--- start of PROVIDED DATA ---

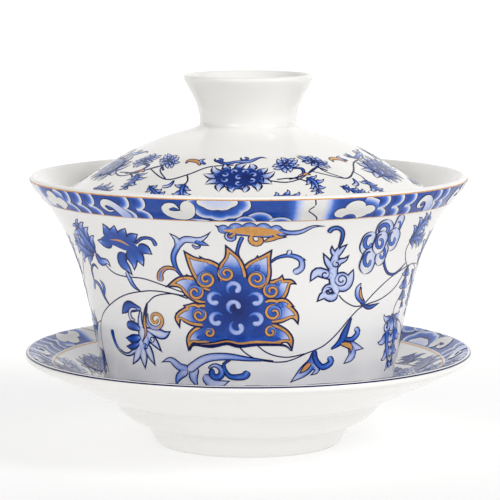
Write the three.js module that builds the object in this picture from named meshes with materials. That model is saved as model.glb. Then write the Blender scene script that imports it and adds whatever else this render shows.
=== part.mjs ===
// A gaiwan: a lidded porcelain tea bowl that stands on its own saucer.
//
// Three separately fired pieces share one upright axis: the saucer at the bottom, the bowl with
// its foot ring in the saucer's well, and the domed lid, which rests inside the bowl's flared
// rim. The lid's ring-shaped knob is luted on before firing, so lid and knob are one piece.
// Millimetres, +Z up. The origin is the centre of the saucer's foot, on the table's surface.
//
// Every piece is turned. Its section is a list of (radius, height) points that leaves the axis
// under the piece, runs out and up the outside, passes over the edge and comes back down the
// inside to the axis, with the clay always on its left.

import * as THREE from 'three';

// ---- Driving dimensions, in millimetres and degrees --------------------------------------
//
// A curve's entry gives the slopes above the horizontal at which it leaves its first point and
// reaches its last, how long it keeps each slope, as a share of the straight distance between
// the two points, and how many chords it is cut into.

const FACETS = 48; // flat facets round each turned piece
const EDGE_CHORDS = 5; // chords in the half circle of a rounded edge
const STANDING_GAP = 0.3; // between a foot ring and the surface that it stands on
const ARRIS = 0.5; // small bevel on the edges of a foot ring

// Saucer
const SAUCER_RADIUS = 56.3;
const SAUCER_HEIGHT = 23.6;
const SAUCER_WALL = 2.3; // thickness of the flange
const SAUCER_EDGE = 2.0; // thickness of the rounded rim
const SAUCER_FLOOR = 3.6; // thickness between the foot's recess and the well
const SAUCER_FOOT_INSET = 0.6; // how far inside the bowl's foot ring the saucer's stands
const SAUCER_FOOT_WIDTH = 2.6;
const SAUCER_FOOT_RECESS = 3.8;
const SAUCER_FOOT_HEIGHT = 4.9; // up to the crease above the foot ring
const SAUCER_FOOT_FLARE = 2.8; // how much wider the foot is at that crease
const WELL_BANK = 8.5; // from the well's flat floor out to the crease under the flange
const WELL_DEPTH = 3.6; // height of that crease above the well's floor
const BULGE_CURVE = { leave: 22, leavePull: 0.45, reach: 62, reachPull: 0.4, chords: 6 };
const FLANGE_CURVE = { leave: 23, leavePull: 0.35, reach: 28, reachPull: 0.35, chords: 6 };
const WELL_CURVE = { leave: 10, leavePull: 0.45, reach: 45, reachPull: 0.3, chords: 5 };

// Bowl
const BOWL_RADIUS = 54.8;
const BOWL_HEIGHT = 60.2;
const BOWL_WALL = 2.4;
const BOWL_LIP = 1.8; // thickness of the rounded lip
const BOWL_FLOOR = 2.6;
const BOWL_FOOT_RADIUS = 24;
const BOWL_FOOT_WIDTH = 2.4;
const BOWL_FOOT_HEIGHT = 3.3;
const BOWL_FOOT_RECESS = 2.6;
const BOWL_FOOT_PLAY = 1.5; // room round the foot ring in the saucer's well
const HEEL_OVERHANG = 2; // how far the bowl's heel stands out past the well's crease
const HEEL_CLEARANCE = 1.4; // the heel's height above the saucer's flange
const BOWL_WALL_CURVE = { leave: 74.5, leavePull: 0.37, reach: 50, reachPull: 0.44, chords: 10 };
const BOWL_HEEL_CURVE = { leave: 20, leavePull: 0.3, reach: 74.5, reachPull: 0.2, chords: 5 };
const BOWL_FLOOR_CURVE = { leave: 8, leavePull: 0.5, reach: 74.5, reachPull: 0.35, chords: 5 };

// Lid
const LID_SEAT_DEPTH = 7.5; // how far below the bowl's lip the lid's edge rests
const LID_SEAT_CLEARANCE = 0.3; // between the lid's edge and the bowl's inside
const LID_WALL = 2.3;
const LID_EDGE = 2.0; // thickness of the rounded edge
const LID_RISE = 19.2; // from the lid's edge to the knob's neck
const LID_CROWN = 1.4; // rise of the underside from beneath the neck to the centre
const LID_DOME_CURVE = { leave: 142, leavePull: 0.7, reach: 138, reachPull: 0.1, chords: 9 };
const LID_CROWN_CURVE = { leave: 0, leavePull: 0.4, reach: -17, reachPull: 0.3, chords: 3 };
const KNOB_NECK_RADIUS = 12.2;
const KNOB_RADIUS = 16.2;
const KNOB_HEIGHT = 12.6;
const KNOB_WALL = 2.0;
const KNOB_LIP = 1.6;
const KNOB_FLOOR = 2.4; // thickness between the lid's underside and the knob's hollow
const KNOB_CURVE = { leave: 96, leavePull: 0.4, reach: 65, reachPull: 0.3, chords: 6 };

// Glaze
const GLAZE_COLOUR = 0xeceae6;
const GLAZE_ROUGHNESS = 0.12;

// ---- Profile tools -----------------------------------------------------------------------

const at = (radius, height) => new THREE.Vector2(radius, height);

// The unit step at an angle above the horizontal.
function heading(degrees) {
  const angle = THREE.MathUtils.degToRad(degrees);
  return at(Math.cos(angle), Math.sin(angle));
}

// The smooth stretch from one point to another that a curve's entry describes.
function curve(from, to, { leave, leavePull, reach, reachPull, chords }) {
  const distance = from.distanceTo(to);
  const afterStart = heading(leave).multiplyScalar(distance * leavePull).add(from);
  const beforeEnd = heading(reach).multiplyScalar(-distance * reachPull).add(to);
  return new THREE.CubicBezierCurve(from, afterStart, beforeEnd, to).getPoints(chords);
}

// Where a rounded edge of a given thickness begins, on the outside of a wall that reaches it at
// a slope: the edge's circle touches the wall there.
function edgeStart(centre, thickness, slope) {
  return heading(slope - 90).multiplyScalar(thickness / 2).add(centre);
}

// The half circle that rounds an edge off, from one side of a wall to the other.
function roundedEdge(from, to) {
  const centre = from.clone().add(to).multiplyScalar(0.5);
  const spoke = from.clone().sub(centre);
  const points = [];
  for (let i = 1; i < EDGE_CHORDS; i += 1) {
    points.push(spoke.clone().rotateAround(at(0, 0), (Math.PI * i) / EDGE_CHORDS).add(centre));
  }
  return points;
}

// The direction of a run of points at one of them, from its neighbours on both sides.
function directionAt(points, i) {
  const before = points[Math.max(i - 1, 0)];
  const after = points[Math.min(i + 1, points.length - 1)];
  return after.clone().sub(before).normalize();
}

// The far side of a wall: each point is moved to the left of the run. The thickness changes
// evenly from the first point to the last.
function farSide(points, firstThickness, lastThickness) {
  return points.map((point, i) => {
    const share = i / (points.length - 1);
    const thickness = THREE.MathUtils.lerp(firstThickness, lastThickness, share);
    const direction = directionAt(points, i);
    return point.clone().add(at(-direction.y, direction.x).multiplyScalar(thickness));
  });
}

// A run's height at a radius, where the run only moves outwards.
function heightAt(points, radius) {
  const i = points.findIndex((point) => point.x >= radius);
  const share = (radius - points[i - 1].x) / (points[i].x - points[i - 1].x);
  return THREE.MathUtils.lerp(points[i - 1].y, points[i].y, share);
}

// Where a run that only moves upwards reaches a height, and its direction there.
function placeAtHeight(points, height) {
  const i = points.findIndex((point) => point.y >= height);
  const share = (height - points[i - 1].y) / (points[i].y - points[i - 1].y);
  const direction = points[i].clone().sub(points[i - 1]).normalize();
  return { point: points[i - 1].clone().lerp(points[i], share), direction };
}

// The underside of a foot ring: out from the axis under the recess, down its inner side,
// across the flat that stands on the surface, and round the outer edge.
function footRing(radius, width, recess, height) {
  const inner = radius - width;
  return [
    at(0, height + recess),
    at(inner - 2 * ARRIS, height + recess),
    at(inner - ARRIS, height + recess - ARRIS),
    at(inner, height + ARRIS),
    at(inner + ARRIS, height),
    at(radius - ARRIS, height),
    at(radius, height + ARRIS),
  ];
}

const reversed = (points) => [...points].reverse();

// ---- Saucer ------------------------------------------------------------------------------

const wellFloorHeight = SAUCER_FOOT_RECESS + SAUCER_FLOOR;
const wellFloorRadius = BOWL_FOOT_RADIUS + BOWL_FOOT_PLAY;
const saucerFootRadius = BOWL_FOOT_RADIUS - SAUCER_FOOT_INSET;
const wellCrease = at(wellFloorRadius + WELL_BANK, wellFloorHeight + WELL_DEPTH);

// The well's bulge, from the crease above the foot ring out to the crease under the flange.
function saucerBulge() {
  const footCrease = at(saucerFootRadius + SAUCER_FOOT_FLARE, SAUCER_FOOT_HEIGHT);
  return curve(footCrease, wellCrease, BULGE_CURVE);
}

// The underside of the flange, from the well's crease out to the start of the rounded rim.
function saucerFlange() {
  const rimCentre = at(SAUCER_RADIUS - SAUCER_EDGE / 2, SAUCER_HEIGHT - SAUCER_EDGE / 2);
  const rimStart = edgeStart(rimCentre, SAUCER_EDGE, FLANGE_CURVE.reach);
  return curve(wellCrease, rimStart, FLANGE_CURVE);
}

function saucerFlangeTop() {
  return farSide(saucerFlange(), SAUCER_WALL, SAUCER_EDGE);
}

function saucerSection() {
  const flange = saucerFlange();
  const flangeTop = saucerFlangeTop();
  const floorEdge = at(wellFloorRadius, wellFloorHeight);
  return [
    ...footRing(saucerFootRadius, SAUCER_FOOT_WIDTH, SAUCER_FOOT_RECESS, 0),
    ...saucerBulge(),
    ...flange.slice(1),
    ...roundedEdge(flange.at(-1), flangeTop.at(-1)),
    ...reversed(flangeTop),
    ...reversed(curve(floorEdge, flangeTop[0], WELL_CURVE)).slice(1),
    at(0, wellFloorHeight),
  ];
}

// ---- Bowl --------------------------------------------------------------------------------

const bowlFootHeight = wellFloorHeight + STANDING_GAP;
const bowlLipHeight = bowlFootHeight + BOWL_HEIGHT;
const heelRadius = wellCrease.x + HEEL_OVERHANG;
const heel = at(heelRadius, heightAt(saucerFlangeTop(), heelRadius) + HEEL_CLEARANCE);

// The bowl's underside, from the top of its foot ring out to the heel.
function bowlUnderside() {
  const footTop = at(BOWL_FOOT_RADIUS + ARRIS, bowlFootHeight + BOWL_FOOT_HEIGHT);
  return curve(footTop, heel, BOWL_HEEL_CURVE);
}

// The outside of the wall, from the heel up and out to the start of the rounded lip.
function bowlWall() {
  const lipCentre = at(BOWL_RADIUS - BOWL_LIP / 2, bowlLipHeight - BOWL_LIP / 2);
  return curve(heel, edgeStart(lipCentre, BOWL_LIP, BOWL_WALL_CURVE.reach), BOWL_WALL_CURVE);
}

function bowlWallInside() {
  return farSide(bowlWall(), BOWL_WALL, BOWL_LIP);
}

function bowlSection() {
  const wall = bowlWall();
  const inside = bowlWallInside();
  const floorHeight = bowlFootHeight + BOWL_FOOT_RECESS + BOWL_FLOOR;
  const floorEdge = at(BOWL_FOOT_RADIUS - BOWL_FOOT_WIDTH, floorHeight);
  return [
    ...footRing(BOWL_FOOT_RADIUS, BOWL_FOOT_WIDTH, BOWL_FOOT_RECESS, bowlFootHeight),
    ...bowlUnderside(),
    ...wall.slice(1),
    ...roundedEdge(wall.at(-1), inside.at(-1)),
    ...reversed(inside),
    ...reversed(curve(floorEdge, inside[0], BOWL_FLOOR_CURVE)).slice(1),
    at(0, floorHeight),
  ];
}

// ---- Lid ---------------------------------------------------------------------------------

// The centre of the lid's rounded edge: a clearance away from the bowl's inside, square to it.
function seatedLidEdge() {
  const seat = placeAtHeight(bowlWallInside(), bowlLipHeight - LID_SEAT_DEPTH);
  const inwards = at(-seat.direction.y, seat.direction.x);
  return inwards.multiplyScalar(LID_SEAT_CLEARANCE + LID_EDGE / 2).add(seat.point);
}

const lidEdgeCentre = seatedLidEdge();
const neck = at(KNOB_NECK_RADIUS, lidEdgeCentre.y + LID_RISE);

// The outside of the dome, from the rounded edge in and up to the knob's neck.
function lidDome() {
  const domeStart = edgeStart(lidEdgeCentre, LID_EDGE, LID_DOME_CURVE.leave);
  return curve(domeStart, neck, LID_DOME_CURVE);
}

// The outside of the knob, from its neck up to its flared lip.
function knobWall() {
  const lipCentre = at(KNOB_RADIUS - KNOB_LIP / 2, neck.y + KNOB_HEIGHT - KNOB_LIP / 2);
  return curve(neck, edgeStart(lipCentre, KNOB_LIP, KNOB_CURVE.reach), KNOB_CURVE);
}

function lidSection() {
  const dome = lidDome();
  const underside = farSide(dome, LID_EDGE, LID_WALL);
  const knob = knobWall();
  const crown = at(0, underside.at(-1).y + LID_CROWN);
  const hollowFloor = crown.y + KNOB_FLOOR;
  const hollow = farSide(knob, KNOB_WALL, KNOB_LIP).filter((p) => p.y > hollowFloor + ARRIS);
  return [
    ...curve(crown, underside.at(-1), LID_CROWN_CURVE),
    ...reversed(underside).slice(1),
    ...roundedEdge(underside[0], dome[0]),
    ...dome,
    ...knob.slice(1),
    ...roundedEdge(knob.at(-1), hollow.at(-1)),
    ...reversed(hollow),
    at(hollow[0].x - ARRIS, hollowFloor),
    at(0, hollowFloor),
  ];
}

// ---- Assembly ----------------------------------------------------------------------------

// A turned piece: its section carried once round the Z axis.
function turned(name, section) {
  const geometry = new THREE.LatheGeometry(section, FACETS);
  geometry.rotateX(Math.PI / 2);
  const glaze = new THREE.MeshStandardMaterial({
    color: GLAZE_COLOUR,
    roughness: GLAZE_ROUGHNESS,
    metalness: 0,
  });
  const mesh = new THREE.Mesh(geometry, glaze);
  mesh.name = name;
  return mesh;
}

const gaiwan = new THREE.Group();
gaiwan.add(turned('saucer', saucerSection()));
gaiwan.add(turned('bowl', bowlSection()));
gaiwan.add(turned('lid', lidSection()));

export default gaiwan;
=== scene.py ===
"""A blue-and-white porcelain gaiwan: the looks of its saucer, bowl and lid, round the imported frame.

Each of the three pieces is one fine turned body, which follows the outline of its frame node, and
four coats of painting: dark outlines, gilding, blue wash and light strokes. A coat is a set of
thin marks that lie just above the glaze. A mark is a grid of points in a flat drawing, measured
in millimetres, which is then wrapped round the piece.
"""

import math

import bpy
import numpy as np
from bpy.props import FloatProperty, FloatVectorProperty, IntProperty, PointerProperty
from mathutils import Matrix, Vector


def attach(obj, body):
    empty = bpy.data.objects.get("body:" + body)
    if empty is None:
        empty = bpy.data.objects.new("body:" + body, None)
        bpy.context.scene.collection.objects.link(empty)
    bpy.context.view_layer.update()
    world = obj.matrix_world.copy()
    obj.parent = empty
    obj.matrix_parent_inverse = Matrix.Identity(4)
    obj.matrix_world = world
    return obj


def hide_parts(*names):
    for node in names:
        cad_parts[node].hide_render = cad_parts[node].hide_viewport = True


bl_info = {
    "name": "Painted Gaiwan",
    "version": (1, 0, 0),
    "blender": (4, 5, 0),
    "location": "View3D > Sidebar > Gaiwan",
    "description": "Builds a blue-and-white porcelain gaiwan round its packed frame",
    "category": "Add Mesh",
}

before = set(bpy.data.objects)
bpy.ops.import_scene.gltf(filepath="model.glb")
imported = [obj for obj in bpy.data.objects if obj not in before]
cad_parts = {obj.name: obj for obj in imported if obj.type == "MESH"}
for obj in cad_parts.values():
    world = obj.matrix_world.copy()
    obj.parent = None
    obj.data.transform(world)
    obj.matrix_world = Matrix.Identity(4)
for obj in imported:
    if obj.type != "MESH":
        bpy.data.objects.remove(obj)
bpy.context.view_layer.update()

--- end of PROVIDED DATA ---

● REQUIREMENT
From the line with "const gaiwan = new THREE.Group();" through the line with "import math", set down every line exactly and nothing besides.

● OUTPUT OF THE EXERCISE
const gaiwan = new THREE.Group();
gaiwan.add(turned('saucer', saucerSection()));
gaiwan.add(turned('bowl', bowlSection()));
gaiwan.add(turned('lid', lidSection()));

export default gaiwan;
=== scene.py ===
"""A blue-and-white porcelain gaiwan: the looks of its saucer, bowl and lid, round the imported frame.

Each of the three pieces is one fine turned body, which follows the outline of its frame node, and
four coats of painting: dark outlines, gilding, blue wash and light strokes. A coat is a set of
thin marks that lie just above the glaze. A mark is a grid of points in a flat drawing, measured
in millimetres, which is then wrapped round the piece.
"""

import math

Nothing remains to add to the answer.